Audrey huffed out a breath. Pulling teeth was easier than getting information out of him. A pit viper’s teeth, to be exact. “Maybe I can help.”

“No, you can’t. And every second we waste explaining ourselves to you is another second your brother spends in captivity. So you need to back off, Ms. Van Amee, and let us do our job.”

“Gabe,” Harvard called across the room. “I got it.”

Without another glance in her direction, Gabe strode over to stand behind Harvard and studied the computer monitor. “Go back to his first appearance.”

Since nobody had told her to stay put, Audrey drifted over to see what Harvard was doing. An image of her brother leaving his apartment building showed on the computer screen. The timestamp in the corner read 5:58 a.m. Forever prompt—that was so like Bryson. His pixelated image left the screen.

“Another angle?” Gabe asked.

Harvard pecked a few keys and Bryson’s image returned to the far left corner. He waited there for something, impatient.

The limo, she thought as Bryson checked the screen of his phone and answered her call. A few minutes later, the limo arrived and a tall dark-haired man opened the door for Bryson. A moment after that, the vehicle pulled away from the curb with her brother inside.

“License plate?” Gabe asked.

“Partial. I’m already running it. And the phone call…” Harvard rewound the footage to check the timestamp. “…came in at 0620. With a little finessing, I can get into his records, see who he spoke to.”

“Do it. Also see if—”

“It was me,” Audrey said and Gabe turned narrowed eyes on her.

“What?”

“It was me,” she repeated. “I called him. I have—was supposed to have an art show this weekend in San Jose and wanted to make sure he remembered. He didn’t.”

Gabe straightened away from the computer. “What else did he say?”

She shrugged. “Typical Bryson stuff. He had to work. He was off to another meeting.”

“Where?”

“He didn’t say. I started lecturing him on how he works too much, how he’s missing out on his sons’ lives, and how his doctor said he needed to take it easy.” She noticed a faint scowl pass over Gabe’s hard features at that, but he hid it in a blink.

“The medical records I have for your brother don’t mention any serious conditions,” Jesse Warrick said, concern in his voice.

“Uh, no, he doesn’t have any,” she answered. “I mean, nothing that he needs medicine for or anything. He just had some chest pains last summer. They ran tests and are keeping an eye on him, but so far, it seems to be an isolated incident. The doctors think it was caused by a panic attack.”

Jesse looked at Gabe. “The records I have don’t mention anything about chest pain.”

Gabe appeared frustrated and said something back, but she didn’t hear him because Quinn asked from across the room, “Did you hear anything else when you were on the phone with Bryson?”

She glanced over at him. Such solemn intensity.

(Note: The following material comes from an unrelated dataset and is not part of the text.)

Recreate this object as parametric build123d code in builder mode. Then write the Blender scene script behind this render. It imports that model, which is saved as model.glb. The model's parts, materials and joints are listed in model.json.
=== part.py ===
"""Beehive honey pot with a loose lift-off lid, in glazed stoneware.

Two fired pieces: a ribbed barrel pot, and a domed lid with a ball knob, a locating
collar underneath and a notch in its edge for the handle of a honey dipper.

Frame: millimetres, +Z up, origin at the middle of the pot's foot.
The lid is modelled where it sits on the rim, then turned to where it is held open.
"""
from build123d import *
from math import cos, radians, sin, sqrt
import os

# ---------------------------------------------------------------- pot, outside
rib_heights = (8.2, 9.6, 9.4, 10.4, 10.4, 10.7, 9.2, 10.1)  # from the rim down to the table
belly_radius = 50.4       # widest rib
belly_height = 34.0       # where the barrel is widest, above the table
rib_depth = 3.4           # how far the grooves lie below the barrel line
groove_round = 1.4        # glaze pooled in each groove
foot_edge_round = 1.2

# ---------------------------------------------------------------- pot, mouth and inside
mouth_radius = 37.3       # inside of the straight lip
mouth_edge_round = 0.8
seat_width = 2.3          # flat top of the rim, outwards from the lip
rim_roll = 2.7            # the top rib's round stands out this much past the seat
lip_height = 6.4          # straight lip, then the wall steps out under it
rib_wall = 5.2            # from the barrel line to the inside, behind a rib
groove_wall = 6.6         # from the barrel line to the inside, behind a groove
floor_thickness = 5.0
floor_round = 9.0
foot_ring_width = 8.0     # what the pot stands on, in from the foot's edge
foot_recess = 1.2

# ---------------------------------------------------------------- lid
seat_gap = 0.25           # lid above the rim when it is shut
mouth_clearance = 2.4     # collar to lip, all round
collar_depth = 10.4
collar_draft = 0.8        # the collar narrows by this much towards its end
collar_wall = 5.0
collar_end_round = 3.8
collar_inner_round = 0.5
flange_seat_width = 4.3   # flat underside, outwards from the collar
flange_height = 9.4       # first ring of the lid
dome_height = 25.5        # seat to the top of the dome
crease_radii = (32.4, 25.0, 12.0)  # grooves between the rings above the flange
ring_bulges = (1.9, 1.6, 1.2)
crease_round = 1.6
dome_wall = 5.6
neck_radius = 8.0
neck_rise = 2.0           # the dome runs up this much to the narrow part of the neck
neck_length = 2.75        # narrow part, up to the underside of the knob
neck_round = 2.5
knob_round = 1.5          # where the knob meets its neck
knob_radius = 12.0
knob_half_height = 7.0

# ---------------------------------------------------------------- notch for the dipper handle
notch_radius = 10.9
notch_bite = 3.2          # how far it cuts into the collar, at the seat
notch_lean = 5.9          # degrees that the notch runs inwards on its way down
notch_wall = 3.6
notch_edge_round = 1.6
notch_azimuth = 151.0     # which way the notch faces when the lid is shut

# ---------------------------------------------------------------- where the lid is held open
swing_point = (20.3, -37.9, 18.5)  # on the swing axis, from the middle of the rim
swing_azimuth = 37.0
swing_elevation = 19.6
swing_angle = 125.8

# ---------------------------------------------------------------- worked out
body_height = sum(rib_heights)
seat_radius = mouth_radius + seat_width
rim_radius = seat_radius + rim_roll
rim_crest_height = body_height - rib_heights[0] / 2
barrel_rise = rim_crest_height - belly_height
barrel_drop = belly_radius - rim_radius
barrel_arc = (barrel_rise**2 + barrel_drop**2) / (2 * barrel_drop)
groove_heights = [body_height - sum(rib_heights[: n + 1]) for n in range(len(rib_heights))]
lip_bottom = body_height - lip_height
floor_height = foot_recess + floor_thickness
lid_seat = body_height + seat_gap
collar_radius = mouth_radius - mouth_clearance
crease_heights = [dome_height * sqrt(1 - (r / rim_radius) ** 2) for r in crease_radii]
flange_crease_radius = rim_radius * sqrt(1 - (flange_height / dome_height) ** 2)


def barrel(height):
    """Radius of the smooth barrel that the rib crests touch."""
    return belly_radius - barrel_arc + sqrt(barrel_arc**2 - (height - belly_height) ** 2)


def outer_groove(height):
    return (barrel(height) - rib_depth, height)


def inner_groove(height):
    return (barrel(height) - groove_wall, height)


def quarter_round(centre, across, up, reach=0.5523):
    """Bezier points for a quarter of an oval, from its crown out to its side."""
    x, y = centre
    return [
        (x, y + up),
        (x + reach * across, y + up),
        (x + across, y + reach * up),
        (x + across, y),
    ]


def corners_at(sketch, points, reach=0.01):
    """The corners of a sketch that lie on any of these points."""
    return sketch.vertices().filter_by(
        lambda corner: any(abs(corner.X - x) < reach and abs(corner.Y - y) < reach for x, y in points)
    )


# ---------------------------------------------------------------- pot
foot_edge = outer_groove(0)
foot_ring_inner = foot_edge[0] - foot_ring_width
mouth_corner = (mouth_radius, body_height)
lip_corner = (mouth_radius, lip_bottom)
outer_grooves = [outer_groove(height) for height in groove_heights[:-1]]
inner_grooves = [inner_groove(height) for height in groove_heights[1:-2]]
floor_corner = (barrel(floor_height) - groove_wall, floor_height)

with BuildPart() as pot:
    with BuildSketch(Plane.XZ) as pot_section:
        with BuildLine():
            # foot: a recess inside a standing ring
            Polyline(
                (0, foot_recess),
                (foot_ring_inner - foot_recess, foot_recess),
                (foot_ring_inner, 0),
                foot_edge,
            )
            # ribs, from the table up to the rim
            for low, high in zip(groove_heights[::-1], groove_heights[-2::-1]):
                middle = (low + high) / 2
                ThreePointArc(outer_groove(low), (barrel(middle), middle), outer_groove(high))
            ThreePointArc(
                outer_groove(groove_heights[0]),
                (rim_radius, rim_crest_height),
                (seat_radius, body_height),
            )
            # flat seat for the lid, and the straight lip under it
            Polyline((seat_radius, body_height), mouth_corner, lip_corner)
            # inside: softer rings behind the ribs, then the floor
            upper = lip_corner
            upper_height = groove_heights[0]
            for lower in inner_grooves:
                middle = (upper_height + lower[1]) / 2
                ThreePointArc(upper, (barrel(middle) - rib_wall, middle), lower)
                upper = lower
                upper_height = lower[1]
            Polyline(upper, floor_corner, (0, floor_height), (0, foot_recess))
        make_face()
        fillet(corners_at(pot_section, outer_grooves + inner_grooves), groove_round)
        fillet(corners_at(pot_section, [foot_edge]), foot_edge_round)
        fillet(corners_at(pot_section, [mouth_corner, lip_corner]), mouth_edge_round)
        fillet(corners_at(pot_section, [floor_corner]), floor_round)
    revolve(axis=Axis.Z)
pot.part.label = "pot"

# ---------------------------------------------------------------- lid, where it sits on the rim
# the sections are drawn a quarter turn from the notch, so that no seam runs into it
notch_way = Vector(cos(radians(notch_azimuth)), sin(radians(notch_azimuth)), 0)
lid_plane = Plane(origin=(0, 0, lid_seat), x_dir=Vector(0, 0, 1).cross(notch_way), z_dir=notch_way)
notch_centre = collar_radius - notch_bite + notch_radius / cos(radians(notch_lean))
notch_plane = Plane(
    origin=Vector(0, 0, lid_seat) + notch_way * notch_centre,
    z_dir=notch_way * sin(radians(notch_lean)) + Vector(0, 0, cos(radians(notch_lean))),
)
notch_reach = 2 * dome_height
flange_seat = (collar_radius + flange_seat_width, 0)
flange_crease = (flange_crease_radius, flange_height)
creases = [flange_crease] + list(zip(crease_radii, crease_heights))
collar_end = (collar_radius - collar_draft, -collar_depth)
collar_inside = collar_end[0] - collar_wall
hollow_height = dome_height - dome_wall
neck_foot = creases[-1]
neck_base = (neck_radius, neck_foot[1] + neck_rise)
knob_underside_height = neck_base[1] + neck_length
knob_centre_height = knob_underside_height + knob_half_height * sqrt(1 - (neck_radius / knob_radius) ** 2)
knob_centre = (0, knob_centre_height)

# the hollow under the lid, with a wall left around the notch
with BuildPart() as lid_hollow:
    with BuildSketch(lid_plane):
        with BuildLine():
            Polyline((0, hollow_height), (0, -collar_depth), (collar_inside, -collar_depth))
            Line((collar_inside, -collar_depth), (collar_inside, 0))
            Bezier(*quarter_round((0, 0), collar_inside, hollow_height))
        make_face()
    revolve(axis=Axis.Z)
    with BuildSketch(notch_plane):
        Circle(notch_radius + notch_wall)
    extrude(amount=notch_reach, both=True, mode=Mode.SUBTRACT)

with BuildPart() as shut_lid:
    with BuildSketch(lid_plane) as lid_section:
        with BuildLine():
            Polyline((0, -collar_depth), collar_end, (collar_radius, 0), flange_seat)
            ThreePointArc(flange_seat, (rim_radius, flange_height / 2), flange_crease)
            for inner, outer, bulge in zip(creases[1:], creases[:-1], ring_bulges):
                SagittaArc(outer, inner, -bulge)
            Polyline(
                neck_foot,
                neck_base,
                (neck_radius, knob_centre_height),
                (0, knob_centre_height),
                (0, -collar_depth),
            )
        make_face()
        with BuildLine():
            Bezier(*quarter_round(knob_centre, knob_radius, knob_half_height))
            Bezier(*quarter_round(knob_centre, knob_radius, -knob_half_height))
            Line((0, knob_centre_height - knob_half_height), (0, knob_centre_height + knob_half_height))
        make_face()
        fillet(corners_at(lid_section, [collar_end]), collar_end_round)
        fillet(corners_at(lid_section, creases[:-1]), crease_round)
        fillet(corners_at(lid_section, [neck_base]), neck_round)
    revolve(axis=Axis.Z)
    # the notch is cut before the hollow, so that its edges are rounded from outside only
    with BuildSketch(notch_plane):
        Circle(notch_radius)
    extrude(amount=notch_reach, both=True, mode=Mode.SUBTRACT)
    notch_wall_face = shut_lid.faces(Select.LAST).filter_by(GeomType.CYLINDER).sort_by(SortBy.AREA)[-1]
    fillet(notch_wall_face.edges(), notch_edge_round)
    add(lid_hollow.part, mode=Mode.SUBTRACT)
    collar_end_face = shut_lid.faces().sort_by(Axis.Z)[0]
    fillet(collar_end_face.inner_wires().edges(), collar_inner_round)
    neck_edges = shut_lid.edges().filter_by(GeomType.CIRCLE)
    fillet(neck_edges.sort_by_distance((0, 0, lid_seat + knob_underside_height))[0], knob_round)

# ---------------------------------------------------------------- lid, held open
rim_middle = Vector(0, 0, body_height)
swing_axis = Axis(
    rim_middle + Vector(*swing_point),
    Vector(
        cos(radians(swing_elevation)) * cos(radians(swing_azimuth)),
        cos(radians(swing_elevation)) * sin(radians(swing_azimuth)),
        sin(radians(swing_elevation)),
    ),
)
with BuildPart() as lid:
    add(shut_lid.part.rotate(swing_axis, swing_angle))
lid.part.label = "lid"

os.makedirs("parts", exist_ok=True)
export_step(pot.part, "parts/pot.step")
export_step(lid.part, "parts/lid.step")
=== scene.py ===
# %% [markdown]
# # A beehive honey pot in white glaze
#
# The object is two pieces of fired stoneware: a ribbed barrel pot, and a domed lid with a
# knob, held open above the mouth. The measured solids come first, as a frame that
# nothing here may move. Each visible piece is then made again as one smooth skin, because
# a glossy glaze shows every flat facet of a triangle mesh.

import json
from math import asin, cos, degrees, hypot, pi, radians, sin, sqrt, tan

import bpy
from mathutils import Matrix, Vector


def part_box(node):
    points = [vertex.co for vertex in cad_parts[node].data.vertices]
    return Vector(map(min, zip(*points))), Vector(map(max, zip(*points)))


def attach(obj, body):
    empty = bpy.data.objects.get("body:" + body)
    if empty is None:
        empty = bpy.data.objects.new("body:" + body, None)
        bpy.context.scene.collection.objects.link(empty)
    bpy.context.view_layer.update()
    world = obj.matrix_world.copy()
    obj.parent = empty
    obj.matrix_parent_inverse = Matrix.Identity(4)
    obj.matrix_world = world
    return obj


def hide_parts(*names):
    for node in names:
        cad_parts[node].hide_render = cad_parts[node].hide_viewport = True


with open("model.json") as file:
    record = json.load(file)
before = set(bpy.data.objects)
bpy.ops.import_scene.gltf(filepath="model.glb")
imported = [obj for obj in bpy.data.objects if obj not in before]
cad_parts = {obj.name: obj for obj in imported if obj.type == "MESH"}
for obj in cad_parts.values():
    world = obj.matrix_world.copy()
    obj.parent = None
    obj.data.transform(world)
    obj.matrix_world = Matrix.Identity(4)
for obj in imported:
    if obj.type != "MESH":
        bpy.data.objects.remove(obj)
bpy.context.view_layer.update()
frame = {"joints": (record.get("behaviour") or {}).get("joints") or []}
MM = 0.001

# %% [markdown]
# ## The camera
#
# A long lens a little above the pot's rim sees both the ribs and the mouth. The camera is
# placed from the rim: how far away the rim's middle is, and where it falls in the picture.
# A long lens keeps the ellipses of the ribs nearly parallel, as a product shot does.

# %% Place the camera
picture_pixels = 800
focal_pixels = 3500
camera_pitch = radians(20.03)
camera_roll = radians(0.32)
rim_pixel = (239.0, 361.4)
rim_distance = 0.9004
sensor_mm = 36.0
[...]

He made her uncomfortable, so she returned her gaze to Gabe. “I heard a man’s voice say in Spanish that Bryson needed to relax, that nobody was going to hurt him because he—” She had to stop and clear away the lump forming in her throat. “Because he was worth too much money. After that, the line went dead.”

“So naturally you jumped on the first flight to Colombia and put yourself at risk.” Gabe held up a hand when her mouth opened to fire back a defense. “Forget it. What else did Bryson say? Can you remember anything else about that conversation?”

Oh, what a condescending, overbearing…

No, she told herself and clenched her teeth to reign in her temper, don’t let him get to you. There would be plenty of time to rip into him later. Now, she had to focus.

For Bryson.

She shut her eyes, replayed the conversation for the hundredth, maybe thousandth, time in the last twenty-four hours. “He didn’t say anything else to me. When the limo arrived, he had a short conversation with the driver. I couldn’t hear all of it, but I think the driver introduced himself as Jacinto.”

Gabe snapped his fingers and turned to Harvard. “Any clear shots of the driver’s face?”

“Not clear, boss. One profile. Pretty grainy, but I might be able to clean it up. If I can get a clear enough picture, I’ll find you a name, birthday, and the name of his last one-night-stand.”

“Do it. How’s the EPC research coming?”

“Getting there. I have some possible EPC hangouts that need checking.”